« Nous sommes Charlie. Nous sommes l'humanité »
De notre correspondant à Paris, Thibaut Gruel
« Dimanche matin, le 11 janvier, Paris semble calme sous un léger soleil, si rare à cette période de l’année. À tous les coins de la ville, sur les marchés, les étales proposent leurs produits traditionnels pendant que les badauds prennent leur café au troquet du coin. Mais l’atmosphère a quelque chose de particulier. Au lieu de prendre leurs temps, comme un dimanche normal, les gens se dépêchent de finir leurs courses pour rentrer chez eux. Le peuple de Paris se prépare à prendre la direction de la République.
Dès 13h, la place est noire de monde. À 14h, il était impossible de prendre le métro à plus de dix stations de République. Des centaines, des milliers de drapeaux tricolores, d’affiches ou autres banderoles « Je suis Charlie » sont sortis. À ceux-ci s’ajoutent des drapeaux chiliens, brésiliens, espagnols, marocains, algériens, israéliens, anglais, italiens, bosniaques, turcs, la liste est exhaustive…Dans le métro déjà, certains commencaient à entonner La Marseillaise timidement, comme impatients d’y être. Par conviction, par amour de la liberté, par besoin de montrer au monde entier que nous nous tenons debout.
À l’heure prévue de la manifestation, soit 15h, on ne peut plus avancer dans les rues à plus d’un demi-kilomètre de la place. Mais les gens sont patients, ils applaudissent les camions de pompiers qui passent, répondent en cœur à la population aux fenêtres qui lance des « Vive La France » et des « Je suis flic, je suis juif, je suis Charlie ».
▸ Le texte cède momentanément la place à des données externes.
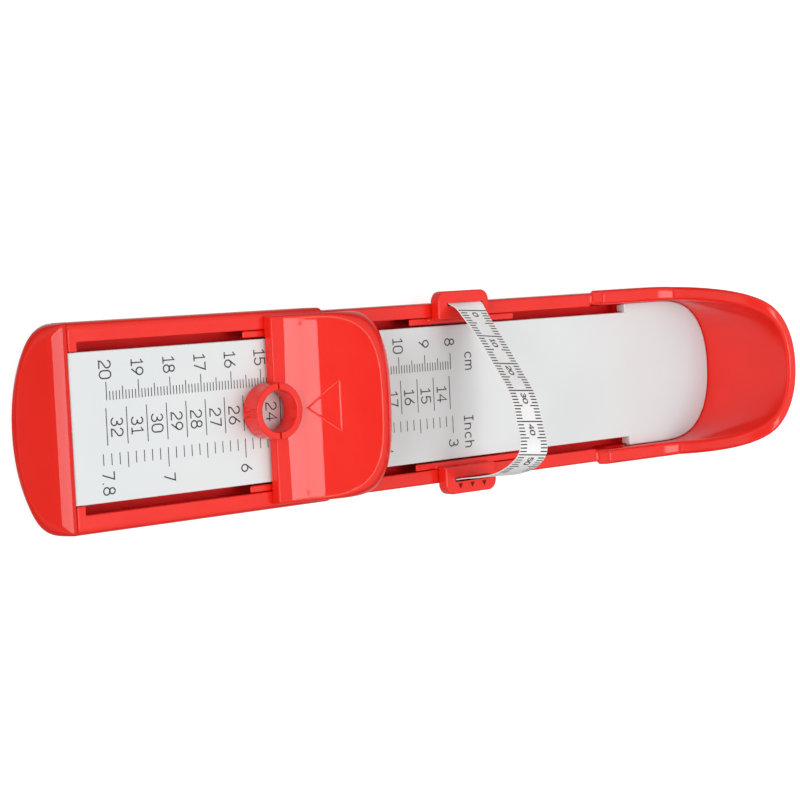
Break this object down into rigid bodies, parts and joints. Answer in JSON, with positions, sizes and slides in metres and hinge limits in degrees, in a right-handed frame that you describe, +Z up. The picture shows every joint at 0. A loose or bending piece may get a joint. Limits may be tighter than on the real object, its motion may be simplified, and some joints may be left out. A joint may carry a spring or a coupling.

De nombreux enfants sont présents, très jeunes pour certains, mais qui pour la plupart semblent comprendre ce qu’il se passe.
Une scène est presque irréelle. Les cars de CRS (Compagnies républicaines de sécurité) qui tentent de traverser la foule sont applaudis pour leur travail des derniers jours. Une jeune femme, percing à la lèvre, confie dans un sourire : « je n’aurais cru un jour applaudir la police ! ».
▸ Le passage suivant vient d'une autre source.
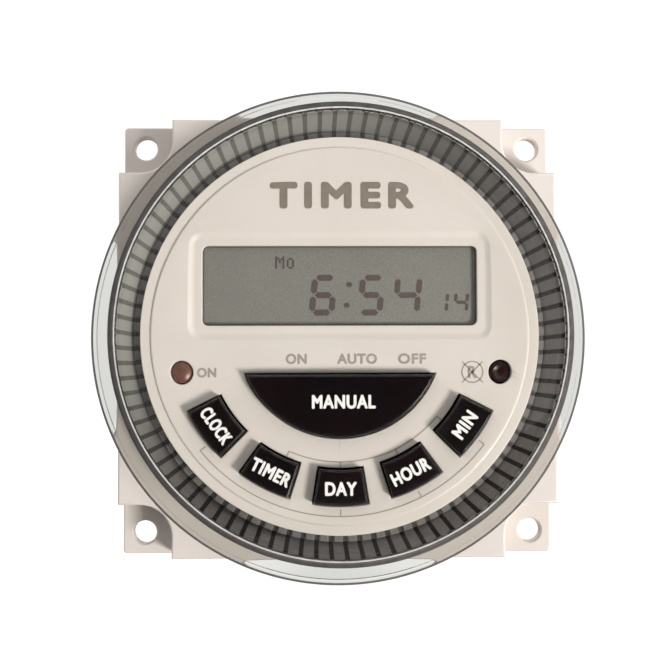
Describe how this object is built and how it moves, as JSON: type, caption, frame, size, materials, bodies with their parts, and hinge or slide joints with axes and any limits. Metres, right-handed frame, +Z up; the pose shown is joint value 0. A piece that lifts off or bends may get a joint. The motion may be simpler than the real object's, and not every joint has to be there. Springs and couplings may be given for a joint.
{
  "type": "din rail timer",
  "caption": "Square digital time switch with a round keyed face under a clear ribbed push-on cover, corner screw ears, blade terminals and a rail foot.",
  "frame": {"origin": "on the rail seat, where the face's centre axis meets the plane that rests on the rail", "axes": "-Y out of the face, +Y towards the rail, +Z up, +X to the right of someone reading the face"},
  "size_m": [0.0662, 0.0377, 0.0662],
  "materials": {
    "cream_plastic": "fine satin moulding",
    "clear_plastic": "clear gloss moulding",
    "key_plastic": "polished black",
    "lcd_glass": "grey-green reflective display",
    "dark_plastic": "satin",
    "indicator_red": "diffused lens, unlit",
    "board_green": "solder mask on glass-fibre board",
    "steel": "zinc plated",
    "brass": "bare",
    "spring_steel": "drawn wire",
    "relay_blue": "moulded",
    "capacitor_yellow": "potted box",
    "battery_green": "sleeved cell",
    "rubber": "silicone",
    "ceramic_blue": "lacquered disc",
    "latch_plastic": "glass-filled moulding"
  },
  "bodies": {
    "housing": {"backup_battery": "battery_green", "board_header": "dark_plastic", "bridge_rectifier": "dark_plastic", "case_screw_1": "steel", "case_screw_2": "steel", "case_screw_3": "steel", "case_screw_4": "steel", "clock_crystal": "steel", "controller_chip": "dark_plastic", "dropper_capacitor": "capacitor_yellow", "front_housing": "cream_plastic", "fusible_resistor": "rubber", "latch_spring": "spring_steel", "lcd_frame": "dark_plastic", "lcd_panel": "lcd_glass", "logic_board": "board_green", "logic_screw_1": "steel", "logic_screw_2": "steel", "power_board": "board_green", "power_screw_1": "steel", "power_screw_2": "steel", "rear_housing": "cream_plastic", "relay": "relay_blue", "smoothing_capacitor": "dark_plastic", "status_led": "indicator_red", "switch_clock": "dark_plastic", "switch_day": "dark_plastic", "switch_hour": "dark_plastic", "switch_manual": "dark_plastic", "switch_min": "dark_plastic", "switch_reset": "dark_plastic", "switch_timer": "dark_plastic", "terminal_1": "brass", "terminal_2": "brass", "terminal_3": "brass", "terminal_4": "brass", "terminal_5": "brass", "varistor": "ceramic_blue", "zebra_strip_lower": "rubber", "zebra_strip_upper": "rubber"},
    "cover": {"clear_cover": "clear_plastic"},
    "latch": {"rail_latch": "latch_plastic"},
    "manual_key": {"key_manual": "key_plastic", "plunger_manual": "rubber"},
    "clock_key": {"key_clock": "key_plastic", "plunger_clock": "rubber"},
    "timer_key": {"key_timer": "key_plastic", "plunger_timer": "rubber"},
    "day_key": {"key_day": "key_plastic", "plunger_day": "rubber"},
    "hour_key": {"key_hour": "key_plastic", "plunger_hour": "rubber"},
    "min_key": {"key_min": "key_plastic", "plunger_min": "rubber"},
    "reset_key": {"key_reset": "key_plastic", "plunger_reset": "rubber"}
  },
  "joints": [
    {"name": "cover_pull", "type": "slide", "parent": "housing", "child": "cover", "axis": [0, -1, 0], "range_m": [0, 0.025]},
    {"name": "latch_slide", "type": "slide", "parent": "housing", "child": "latch", "axis": [0, 0, -1], "range_m": [0, 0.0025], "stiffness_N_per_m": 1500, "springref_m": -0.001, "deforming": ["latch_spring"]},
    {"name": "manual_press", "type": "slide", "parent": "housing", "child": "manual_key", "axis": [0, 1, 0], "range_m": [0, 0.0005], "stiffness_N_per_m": 1500},
    {"name": "clock_press", "type": "slide", "parent": "housing", "child": "clock_key", "axis": [0, 1, 0], "range_m": [0, 0.0005], "stiffness_N_per_m": 1500},
    {"name": "timer_press", "type": "slide", "parent": "housing", "child": "timer_key", "axis": [0, 1, 0], "range_m": [0, 0.0005], "stiffness_N_per_m": 1500},
    {"name": "day_press", "type": "slide", "parent": "housing", "child": "day_key", "axis": [0, 1, 0], "range_m": [0, 0.0005], "stiffness_N_per_m": 1500},
    {"name": "hour_press", "type": "slide", "parent": "housing", "child": "hour_key", "axis": [0, 1, 0], "range_m": [0, 0.0005], "stiffness_N_per_m": 1500},
    {"name": "min_press", "type": "slide", "parent": "housing", "child": "min_key", "axis": [0, 1, 0], "range_m": [0, 0.0005], "stiffness_N_per_m": 1500},
    {"name": "reset_press", "type": "slide", "parent": "housing", "child": "reset_key", "axis": [0, 1, 0], "range_m": [0, 0.0005], "stiffness_N_per_m": 1500}
  ]
}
Boulevard Voltaire, l’avancée est plus fluide. Le cortège a commencé sa marche en direction de la place de la Nation. Un esprit serein et puissant émane de la foule. Dans les regards, on sent de la peine, mais aussi de l’espoir, l’envie de montrer que nous sommes unis. Et une forme d’émerveillement. La foule peut faire peur, aujourd’hui elle anime, elle envoie de la force et de la grandeur. On s’y sent bien. Tous sourient de voir que l’appel a été entendu.
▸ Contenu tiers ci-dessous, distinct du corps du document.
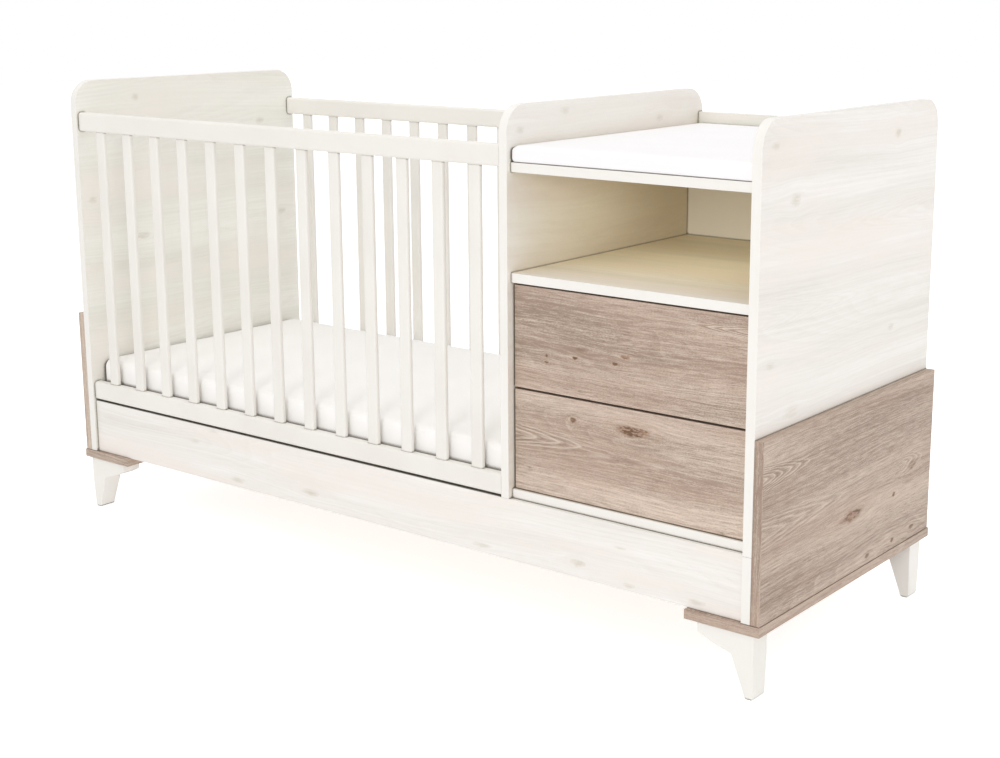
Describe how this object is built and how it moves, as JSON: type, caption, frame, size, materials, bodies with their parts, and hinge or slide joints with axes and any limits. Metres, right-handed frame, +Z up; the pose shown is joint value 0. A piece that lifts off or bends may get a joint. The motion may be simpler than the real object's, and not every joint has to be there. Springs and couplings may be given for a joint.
{
  "type": "crib with attached changer",
  "caption": "Long slatted crib whose right end is a changer with an open shelf and push-open drawers, on bracket feet, in pale and greyish brown board.",
  "frame": {"origin": "on the floor under the middle of the bounding box", "axes": "+X along the length towards the changer, +Y towards the back, +Z up; the drawers open towards -Y"},
  "size_m": [1.8, 0.659, 0.983],
  "materials": {
    "bleached_board": "matt bleached pine decor on board",
    "brown_board": "matt greyish brown pine decor on board",
    "ivory_lacquer": "satin ivory lacquer on wood",
    "plain_pine": "planed pine, unfinished",
    "drawer_board": "matt white coated board",
    "thin_back": "matt coated fibreboard",
    "mattress_cover": "woven white cotton cover",
    "pad_cover": "smooth wipe-clean white cover",
    "slide_steel": "zinc plated sheet steel",
    "zinc_fitting": "die-cast zinc"
  },
  "bodies": {
    "frame": {"left_end_panel": "bleached_board", "left_end_cover": "brown_board", "left_base_plate": "brown_board", "right_lower_panel": "bleached_board", "right_end_cover": "brown_board", "right_base_plate": "brown_board", "leg_front_left": "ivory_lacquer", "leg_back_left": "ivory_lacquer", "leg_front_right": "ivory_lacquer", "leg_back_right": "ivory_lacquer", "front_apron": "bleached_board", "back_apron": "bleached_board", "front_top_rail": "ivory_lacquer", "front_bottom_rail": "ivory_lacquer", "front_slats": "ivory_lacquer", "back_top_rail": "ivory_lacquer", "back_bottom_rail": "ivory_lacquer", "back_slats": "ivory_lacquer", "front_ledger": "plain_pine", "back_ledger": "plain_pine", "base_slats": "plain_pine", "mattress": "mattress_cover", "divider_panel": "bleached_board", "right_side_panel": "bleached_board", "changer_top": "bleached_board", "open_shelf": "bleached_board", "changer_bottom": "bleached_board", "changer_back": "thin_back", "back_guard": "bleached_board", "changing_pad": "pad_cover", "upper_outer_left": "slide_steel", "upper_outer_right": "slide_steel", "lower_outer_left": "slide_steel", "lower_outer_right": "slide_steel", "rail_cams": "zinc_fitting", "rail_dowels": "plain_pine", "cabinet_cams": "zinc_fitting", "apron_brackets": "slide_steel", "leg_screws": "slide_steel"},
    "upper_drawer": {"upper_front": "brown_board", "upper_left_side": "drawer_board", "upper_right_side": "drawer_board", "upper_back": "drawer_board", "upper_bottom": "drawer_board", "upper_inner_left": "slide_steel", "upper_inner_right": "slide_steel", "upper_cams": "zinc_fitting"},
    "upper_slide_stage": {"upper_middle_left": "slide_steel", "upper_middle_right": "slide_steel"},
    "lower_drawer": {"lower_front": "brown_board", "lower_left_side": "drawer_board", "lower_right_side": "drawer_board", "lower_back": "drawer_board", "lower_bottom": "drawer_board", "lower_inner_left": "slide_steel", "lower_inner_right": "slide_steel", "lower_cams": "zinc_fitting"},
    "lower_slide_stage": {"lower_middle_left": "slide_steel", "lower_middle_right": "slide_steel"}
  },
  "joints": [
    {"name": "upper_drawer_slide", "type": "slide", "parent": "frame", "child": "upper_drawer", "axis": [0, -1, 0], "range_m": [-0.003, 0.48]},
    {"name": "upper_stage_slide", "type": "slide", "parent": "frame", "child": "upper_slide_stage", "axis": [0, -1, 0], "range_m": [-0.0015, 0.24]},
    {"name": "lower_drawer_slide", "type": "slide", "parent": "frame", "child": "lower_drawer", "axis": [0, -1, 0], "range_m": [-0.003, 0.48]},
    {"name": "lower_stage_slide", "type": "slide", "parent": "frame", "child": "lower_slide_stage", "axis": [0, -1, 0], "range_m": [-0.0015, 0.24]}
  ],
  "couplings": [
    {"joint": "upper_stage_slide", "follows": "upper_drawer_slide", "ratio": 0.5},
    {"joint": "lower_stage_slide", "follows": "lower_drawer_slide", "ratio": 0.5}
  ]
}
Au deuxième étage d’un immeuble haussmannien, une petite fille harangue les manifestants. Elle doit avoir 10 ans tout au plus et crie de sa petite voix motivée « Je suis Charlie » et « Vivela France ! ». Les marcheurs applaudissent, reprennent en cœur ses appels à un monde meilleur.
Un stylo géant passe au milieu de la foule. Le stylo, le symbole de l’intelligence, du savoir et la création. Tout l’inverse d’une kalachnikov. À chacun ses armes.
La nuit tombée, la place de la Nationest toute aussi envahie que l’était République, si ce n’est plus encore. Dans les grandes artères, on n’avance plus, mais on applaudit toujours, on chante encore La Marseillaise. Les slogans restent les mêmes. Pour bien ancrer l’idée dans l’esprit du monde entier que si l’on s’attaque à nos fondamentaux, le peuple français, et toute personne aimant ce pays, se lèvera et fera front.
Dimanche 11 janvier 2015 à Paris, il n’y avait que des gens unis, et fiers de se battre pour le plus beau droit humain, la Liberté. Au nom de l’humanité toute entière.»